EXERCISE BRIEF - Print exactly those lines that run from the beginning of the data to the line bearing "return NOMINAL[0] +", inclusive.

(Records with modeling code)

------------------------------------------------

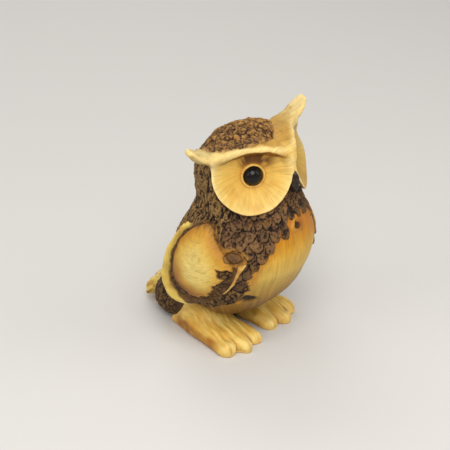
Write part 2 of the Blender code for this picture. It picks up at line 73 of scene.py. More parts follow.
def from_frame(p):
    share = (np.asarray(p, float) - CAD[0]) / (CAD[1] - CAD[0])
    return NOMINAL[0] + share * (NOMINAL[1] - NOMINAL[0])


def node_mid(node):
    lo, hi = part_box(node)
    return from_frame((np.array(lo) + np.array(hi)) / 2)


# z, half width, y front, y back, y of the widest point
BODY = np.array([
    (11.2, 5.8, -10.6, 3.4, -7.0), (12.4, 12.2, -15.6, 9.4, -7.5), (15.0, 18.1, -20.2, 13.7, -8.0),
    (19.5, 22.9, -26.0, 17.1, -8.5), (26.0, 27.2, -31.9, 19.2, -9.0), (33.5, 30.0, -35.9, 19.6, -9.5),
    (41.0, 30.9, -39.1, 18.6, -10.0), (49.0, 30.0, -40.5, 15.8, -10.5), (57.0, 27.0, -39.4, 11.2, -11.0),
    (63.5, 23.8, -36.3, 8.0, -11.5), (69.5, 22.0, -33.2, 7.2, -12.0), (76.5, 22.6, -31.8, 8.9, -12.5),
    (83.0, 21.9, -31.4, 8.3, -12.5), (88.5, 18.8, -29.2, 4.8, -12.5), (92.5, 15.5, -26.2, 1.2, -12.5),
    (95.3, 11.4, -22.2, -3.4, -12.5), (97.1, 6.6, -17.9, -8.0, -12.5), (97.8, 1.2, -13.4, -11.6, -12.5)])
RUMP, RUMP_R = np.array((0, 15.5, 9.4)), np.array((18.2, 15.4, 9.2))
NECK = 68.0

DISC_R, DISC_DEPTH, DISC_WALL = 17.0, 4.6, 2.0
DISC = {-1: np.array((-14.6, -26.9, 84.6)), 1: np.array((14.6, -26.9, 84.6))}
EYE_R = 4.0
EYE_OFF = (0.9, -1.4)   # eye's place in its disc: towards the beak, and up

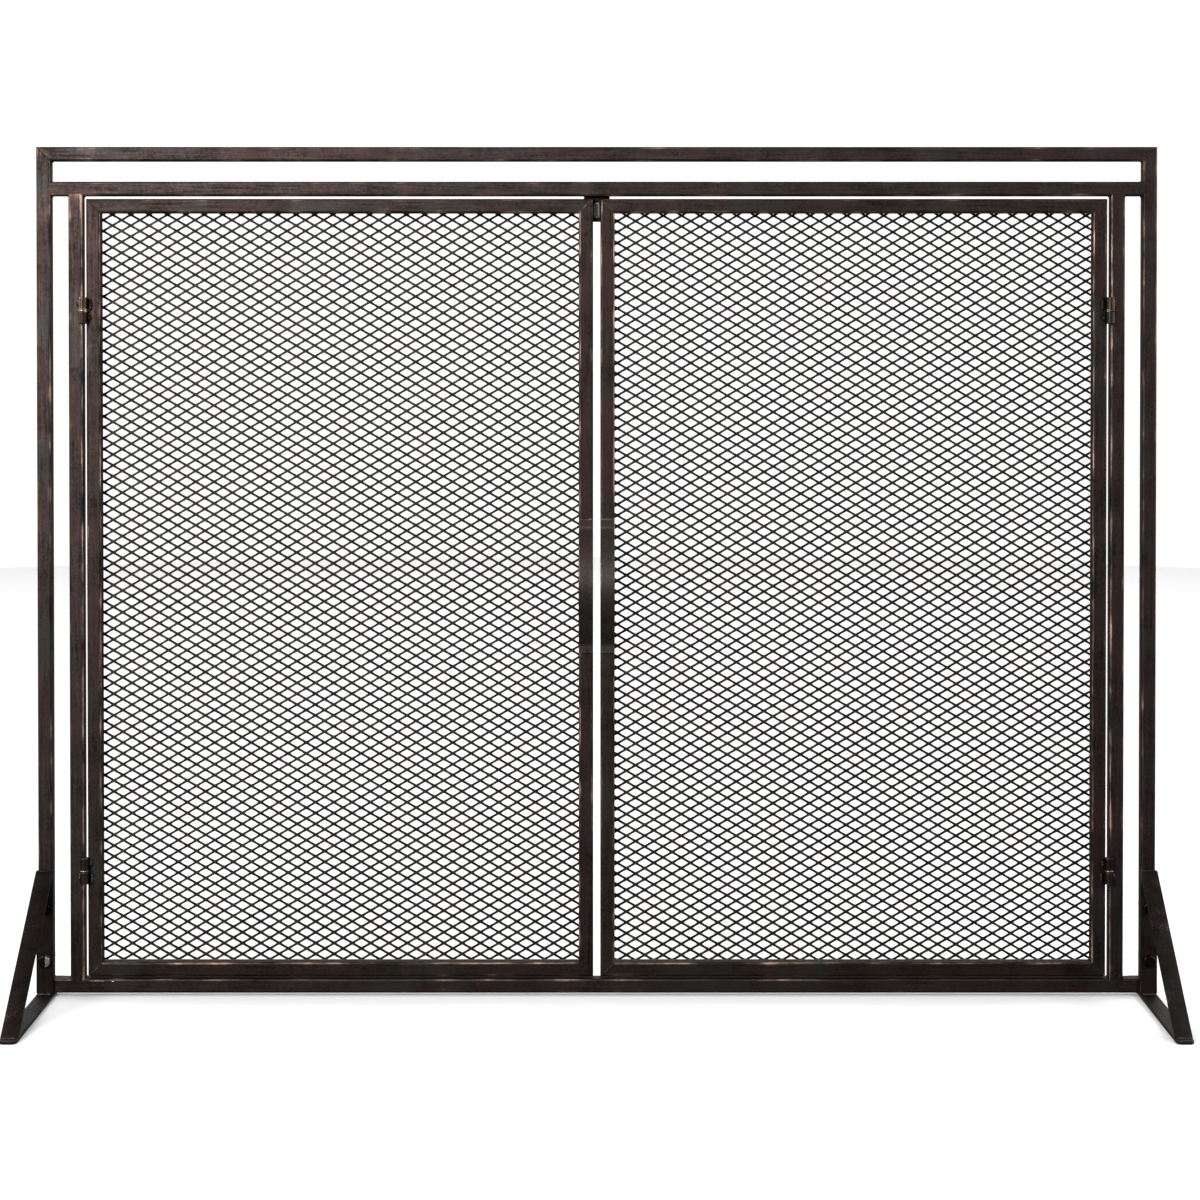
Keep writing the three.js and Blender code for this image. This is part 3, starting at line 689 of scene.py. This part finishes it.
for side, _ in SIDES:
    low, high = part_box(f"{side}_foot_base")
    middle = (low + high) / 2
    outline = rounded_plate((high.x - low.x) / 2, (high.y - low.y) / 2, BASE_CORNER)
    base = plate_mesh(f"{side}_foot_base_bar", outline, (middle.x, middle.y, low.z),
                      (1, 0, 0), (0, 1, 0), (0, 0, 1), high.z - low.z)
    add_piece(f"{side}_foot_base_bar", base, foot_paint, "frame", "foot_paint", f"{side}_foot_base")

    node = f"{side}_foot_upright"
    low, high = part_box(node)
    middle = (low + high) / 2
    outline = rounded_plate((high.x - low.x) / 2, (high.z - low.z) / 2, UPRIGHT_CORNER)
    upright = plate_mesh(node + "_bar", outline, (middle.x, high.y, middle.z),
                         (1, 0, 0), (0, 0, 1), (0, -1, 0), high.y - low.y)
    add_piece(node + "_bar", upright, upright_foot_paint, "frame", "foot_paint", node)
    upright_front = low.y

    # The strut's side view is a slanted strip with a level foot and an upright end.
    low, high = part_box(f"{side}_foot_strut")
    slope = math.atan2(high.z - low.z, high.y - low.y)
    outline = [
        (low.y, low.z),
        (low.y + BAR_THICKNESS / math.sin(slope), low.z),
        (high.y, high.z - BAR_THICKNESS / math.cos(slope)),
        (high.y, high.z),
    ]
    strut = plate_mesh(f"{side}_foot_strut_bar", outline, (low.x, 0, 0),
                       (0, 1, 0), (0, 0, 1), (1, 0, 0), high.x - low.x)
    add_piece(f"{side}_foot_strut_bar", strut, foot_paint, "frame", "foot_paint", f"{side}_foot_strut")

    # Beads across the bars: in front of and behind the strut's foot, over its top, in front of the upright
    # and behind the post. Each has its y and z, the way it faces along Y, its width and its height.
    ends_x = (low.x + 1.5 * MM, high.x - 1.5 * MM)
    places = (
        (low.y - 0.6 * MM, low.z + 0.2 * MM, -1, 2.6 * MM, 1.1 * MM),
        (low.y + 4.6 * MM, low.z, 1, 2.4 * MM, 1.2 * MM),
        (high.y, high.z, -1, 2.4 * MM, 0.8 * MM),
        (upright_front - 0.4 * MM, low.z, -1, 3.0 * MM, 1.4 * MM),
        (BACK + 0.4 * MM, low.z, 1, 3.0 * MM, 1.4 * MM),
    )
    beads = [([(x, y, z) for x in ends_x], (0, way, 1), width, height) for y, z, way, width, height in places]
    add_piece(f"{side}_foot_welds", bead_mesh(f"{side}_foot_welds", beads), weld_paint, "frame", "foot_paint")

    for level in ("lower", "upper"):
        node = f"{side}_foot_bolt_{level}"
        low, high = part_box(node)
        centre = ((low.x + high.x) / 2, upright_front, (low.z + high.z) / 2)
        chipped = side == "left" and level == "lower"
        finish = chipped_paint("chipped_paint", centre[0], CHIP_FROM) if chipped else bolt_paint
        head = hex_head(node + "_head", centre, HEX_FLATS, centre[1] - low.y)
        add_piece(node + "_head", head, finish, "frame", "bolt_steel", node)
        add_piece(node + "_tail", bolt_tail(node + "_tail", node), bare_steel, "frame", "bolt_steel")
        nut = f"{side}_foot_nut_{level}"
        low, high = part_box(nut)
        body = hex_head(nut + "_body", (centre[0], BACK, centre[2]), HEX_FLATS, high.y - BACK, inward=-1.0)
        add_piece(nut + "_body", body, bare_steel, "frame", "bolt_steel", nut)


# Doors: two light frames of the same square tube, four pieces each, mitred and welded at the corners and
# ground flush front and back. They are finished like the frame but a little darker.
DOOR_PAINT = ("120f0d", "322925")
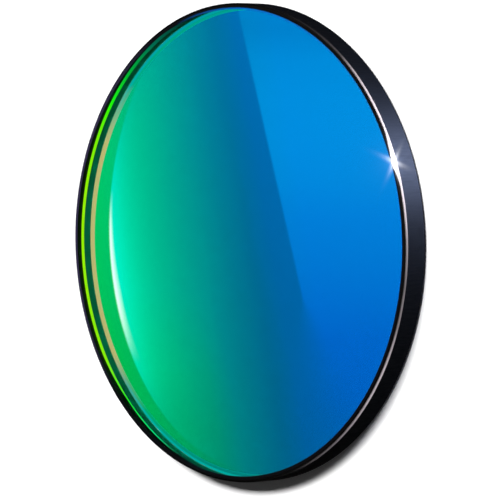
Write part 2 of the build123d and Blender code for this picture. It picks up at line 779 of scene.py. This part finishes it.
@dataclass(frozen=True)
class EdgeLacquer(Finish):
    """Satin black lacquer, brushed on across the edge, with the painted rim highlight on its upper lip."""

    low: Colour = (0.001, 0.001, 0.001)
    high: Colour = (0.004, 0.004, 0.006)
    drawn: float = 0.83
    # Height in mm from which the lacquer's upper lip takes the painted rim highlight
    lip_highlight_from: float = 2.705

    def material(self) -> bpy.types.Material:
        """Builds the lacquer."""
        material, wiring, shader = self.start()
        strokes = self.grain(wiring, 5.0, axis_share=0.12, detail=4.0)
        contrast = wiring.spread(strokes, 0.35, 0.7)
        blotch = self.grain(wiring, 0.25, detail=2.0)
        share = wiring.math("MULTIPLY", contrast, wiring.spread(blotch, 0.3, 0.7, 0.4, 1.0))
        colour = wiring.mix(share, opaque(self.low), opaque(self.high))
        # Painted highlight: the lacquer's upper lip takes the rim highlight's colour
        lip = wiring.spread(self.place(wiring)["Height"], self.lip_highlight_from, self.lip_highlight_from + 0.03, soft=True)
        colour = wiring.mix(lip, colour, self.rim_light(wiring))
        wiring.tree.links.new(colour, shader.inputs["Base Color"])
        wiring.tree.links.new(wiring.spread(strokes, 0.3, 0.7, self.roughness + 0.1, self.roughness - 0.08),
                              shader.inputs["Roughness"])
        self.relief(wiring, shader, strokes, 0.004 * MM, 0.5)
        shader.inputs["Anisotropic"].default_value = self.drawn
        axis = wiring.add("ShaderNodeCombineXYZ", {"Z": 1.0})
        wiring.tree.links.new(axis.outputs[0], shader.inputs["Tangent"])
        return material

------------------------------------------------

CORRECT RESPONSE -
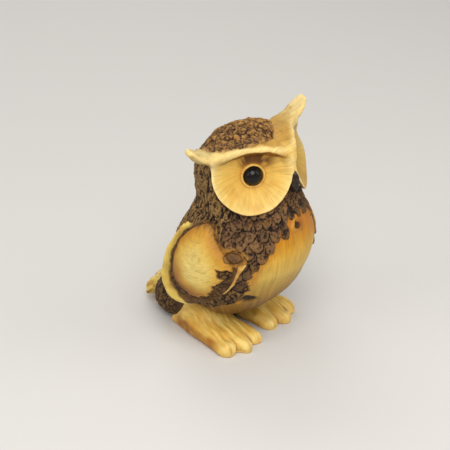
Write part 2 of the Blender code for this picture. It picks up at line 73 of scene.py. More parts follow.
def from_frame(p):
    share = (np.asarray(p, float) - CAD[0]) / (CAD[1] - CAD[0])
    return NOMINAL[0] + share * (NOMINAL[1] - NOMINAL[0])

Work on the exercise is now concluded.